This dataset consists of 570 PDF documents gathered
from the Internet using random search words. For the
retrieval of each item, the algorithm selects a random
word from SCOWL (Spell Checker Oriented Word List -
available from sourceforge.net), retrieves a list of PDFs
containing the search word, and then saves a random
document from the first hundred documents returned. The
data gathered by this method was labelled by one of the
authors of this paper.
KRYS I
This corpus consists of documents belonging to one of the
seventy genres described in Table 1 of [14] . The corpus
was constructed through a document retrieval exercise
where university students were assigned genres from
Table 1 of [14], and, for each genre, asked to retrieve from
the Internet one hundred examples of that genre
represented in PDF and written in English. They were not
given any descriptions of the genres apart from the genre
label. Instead, they were asked to describe their reasons
for including the particular example in the set. For some
genres, the students were unable to identify and acquire
one hundred examples. The resulting corpus now includes
6478 items.
3.2 Experimental data
The experiments analysed in Section 6 have been
conducted on two datasets, a subset of RAGGED (Dataset
I) and a subset of KRYS I (Dataset II), consisting of all
the documents in the corpora initially labelled as one of
six genres including Academic Monograph (AM),
Business Report (BR), Book of Fiction (BF), Minutes
(M), Periodicals (P), and Thesis (T). The experimental
Dataset I comprises 16 examples of AM, 16 examples of
BR, 15 examples of BF, 19 examples of M, 19 examples of
P, and 18 examples of T, while Dataset II comprises 99
examples of AM, 29 examples of BF, 100 examples of
BR, 99 examples of M, 67 examples of P, 100 examples of
T. The low proportion of Book of Fiction and Periodicals
in Dataset II is due to the difficulty in finding publicly
available examples of that genre.
4. Classifiers
Eight classifiers are examined in this paper. They
are trained on three feature types and three statistical
methods. The three statistical methods employed are
Naive Bayes (NB) [16], Support Vector Machine (SVM)
[26] and Random Forest (RF) [6]. We have called the
three feature types image, style and Rainbow. The
features. image and style, have been modeled for
comparison using all three statistical methods using the
Weka machine learning toolkit ([21]). The features
represented by Rainbow, on the other hand, have been
modeled on Naive Bayes and Support Vector Machine.

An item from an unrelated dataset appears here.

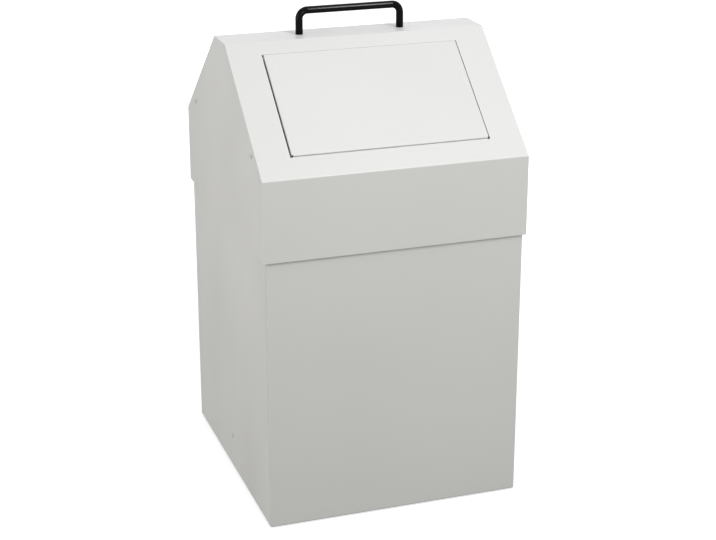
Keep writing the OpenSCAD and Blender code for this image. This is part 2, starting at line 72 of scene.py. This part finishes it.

The features of Rainbow are native to the Rainbow
module of the BOW toolkit ([15]) and Random Forest
(which was developed at a later date) was unfortunately
not built into the module. We will refer to the eight
classifiers by naming them with the feature type followed
by the abbreviation for the statistical method (e.g. image
NB for image feature Naive Bayes classifier). The
parameters for feature selection and statistical methods
have been optimised over a finite set of combinations
tested for best overall accuracy on several samples taken
from RAGGED. The final feature selection method is
described below.
Image features: The first page of the document
was converted into a low resolution grey-scale image and
sectioned into a N x N grid. Each region on the grid was
examined for non-white pixels. All regions with non-
white pixels were assigned a value of 1 and all the other
regions were assigned a value of 0, to create a low
resolution bit map. Several grid sizes were tested on
samples taken from RAGGED, but we found N=62 to
produce the best results. This was also the coarsest level
of granularity at which human subjects were able to
distinguish particular documents as members of specific
genre classes.
Style features: From an independent dataset
consisting of documents retrieved from the Internet, the
union of all words found to be common amongst the files
in each genre class was compiled into a list. The dataset
used in this process consisted of 190 documents
belonging to nineteen genres inclusive of the six genres
being examined in this paper. The thirteen complementary
genre classes include Abstract, Magazine Article,
Scientific Research Article, Forms, Technical Manual,
Technical Report, Email, Memo, Advertisement, Exam
Worksheet, Slides, Speech Transcript, Poster. The test
documents were represented by a vector constructed using
the frequency of each word in the compiled list.
Rainbow features: This is a text classifier
included in the BOW toolkit developed by McCallum
([15]). This toolkit indexes the alpha-numeric content of
the text for an analysis of significant terms, to estimate the
probability of each word against each class. We have
adopted the default setting of using a stop-word list to
capture significant topical words of documents. The
rainbow classifier is popular with subject classification.